The Stepford Wives allowed feminists to get women to think past the question of whether or not being a housewife was a good idea, and skip to the result they wanted. That result was viewing traditional female roles as evil.
How Culture Changed To Avoid Being Called Names

Pop culture followed suit to avoid having the Stepford slur lobbed at it. The warm, nurturing mothers of early TV gave way to cynical parodies like Married… with Children’s Peg Bundy and the bored suburbanites of Desperate Housewives.
What had once been considered noble work became a cultural joke. The idea of staying home to raise kids was no longer admirable; it was regressive.
The Stepford Wives didn’t invent that shift, but it crystallized it. It offered a psychological justification for looking down on domesticity: if you wanted to be a housewife, maybe you were already a little bit brainwashed.
Stepford’s Legacy Of Shame

Fifty years later, culture remains firmly locked into the pattern The Stepford Wives helped create. The use of the term was so pervasive it still holds power today. Call any woman Stepford Wife and you’ll get an immediate reaction, whether or not she even knows the film exists.
In the wake of the Stepford phenomenon, the workforce was flooded with millions of new workers escaping the “horrors” of home life, and those workers are still there. With the supply of labor increased, wages decreased, and now even women who wanted to stay home could no longer afford to. Two-income families moved from the realm of choice into the realm of necessity.

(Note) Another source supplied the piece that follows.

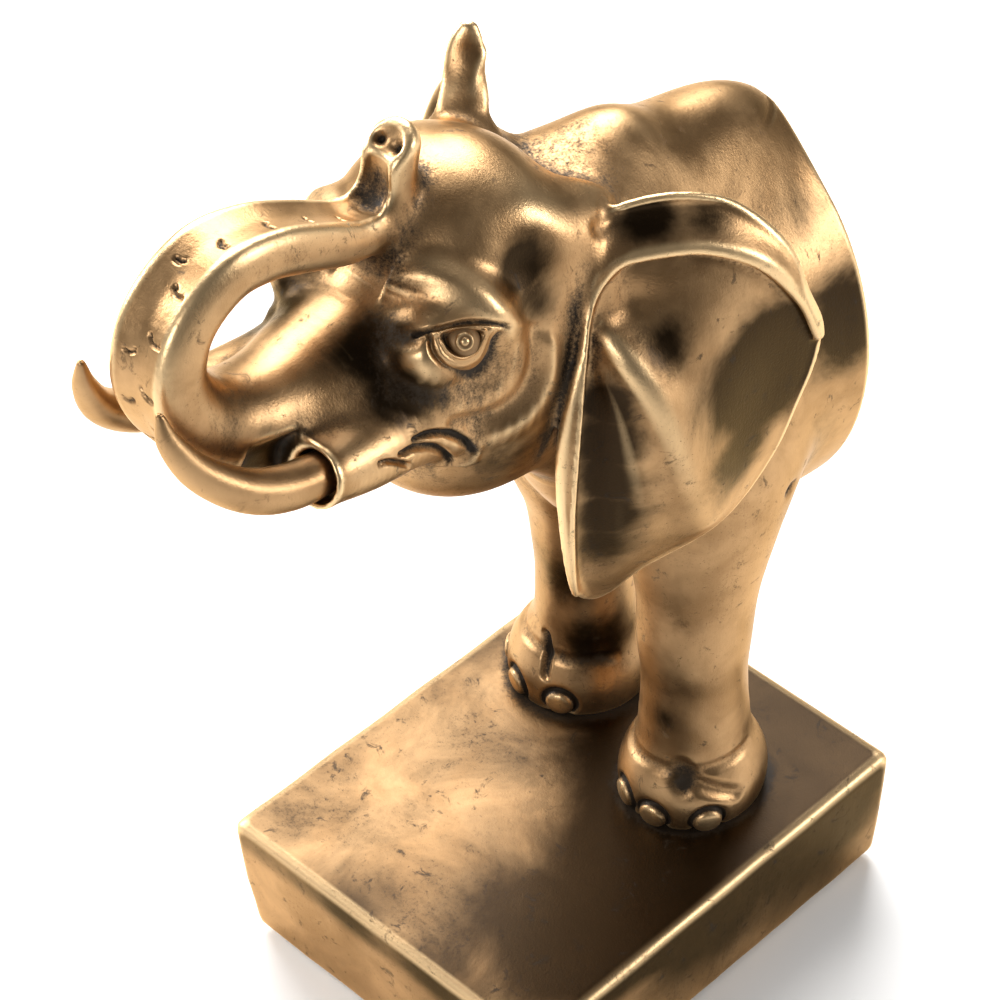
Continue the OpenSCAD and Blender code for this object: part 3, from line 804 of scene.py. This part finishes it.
def antique_gold(name, patina, gloss=0.35, dull=0.0, cloud=1.2):
    """Warm gold paint over resin, with dark patina left in the folds, gold rubbed bright with painted
    highlight on the edges, and painted shade in broad dark patches.
    """
    n = Nodes(name)
    blotch = n.noise(16, 4, 0.6, twist=0.4)
    speck = n.noise(0.55, 3, 0.8)
    streak = n.noise(1.9, 4, 0.7, n.stretch((1.3, 1.3, 0.2), (8, 5, 0)))
    smoke = n.noise(24, 5, 0.65, twist=0.5)
    swell = n.math("MULTIPLY", n.attribute("swell"), -1.5)
    dirt = n.math("MULTIPLY_ADD", n.attribute("hollow"), 1.3, swell)
    for grain, strength in ((streak, 1.0), (speck, 1.3), (smoke, 1.6)):
        dirt = n.math("ADD", dirt, n.math("MULTIPLY_ADD", grain, strength, -strength / 2))
    fleck = n.math("MULTIPLY", n.rise(speck, 0.60, 0.72), n.rise(smoke, 0.38, 0.62, 0.1, 0.8))
    smudge = n.rise(n.noise(4.5, 5, 0.75, twist=0.6), 0.58, 0.70, 0.0, 0.7)
    fleck = n.math("MAXIMUM", fleck, smudge)
    dirt = n.math("MULTIPLY", n.math("MAXIMUM", n.rise(dirt, 0.12, 1.05), fleck), patina, clamp=True)
    # Painted shade: the broad dark patches stored at each point, partly patina, with random mottling and a
    # set darkening, turn the gold dark brown.
    shade = n.math("ADD", n.attribute("tone"), n.math("MULTIPLY_ADD", smoke, cloud, dull - cloud / 2))
    shaded = n.mix(n.rise(shade, 0.05, 0.65), n.mix(n.rise(blotch, 0.3, 0.7), TAN, PALE_TAN), SHADE_AND_MOTTLE_BROWN)
    # Rubbed wear and painted highlight: sharp edges turn bright gold.
    paint = n.mix(n.rise(n.attribute("edge"), 0.02, 0.12), shaded, RUBBED_AND_HIGHLIGHT_GOLD)
    polish = n.rise(blotch, 0.25, 0.75, gloss - 0.03, gloss + 0.07)
    pits = n.rise(n.cells(1.6), 0.0, 0.16)
    fine = n.bump(n.noise(0.5, 3, 0.6), 0.06, 0.7)
    brushed = n.bump(streak, 0.08, 0.5, fine)
    n.set(
        Base_Color=n.mix(dirt, paint, PATINA),
        Metallic=n.rise(dirt, 0.2, 0.9, 0.95, 0.2),
        Roughness=n.math("ADD", polish, n.math("MULTIPLY", dirt, 0.3)),
        Specular_IOR_Level=0.25,
        Specular_Tint=(1.0, 0.80, 0.56, 1),
        Coat_Weight=0.06,
        Coat_Roughness=0.3,
        Normal=n.bump(pits, 0.06, 0.3, brushed),
    )
    return n.material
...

The film’s attack on family life was a complete and total victory. Generation after generation of children are now raised by daycare centers, and latchkey kids have become so normal that no one even uses the term anymore. The weird ones are the kids who have moms waiting at home with fresh pizza bread after school, and they’re looked at with suspicion by their friends who spend their time after class in empty homes surfing the worst of the internet on unrestricted wifi systems.
Most view these downsides as a worthwhile price to pay to rescue women from the robotic life of a housewife. But do we think that because we’ve considered the costs, or because we were screenwashed by The Stepford Wives?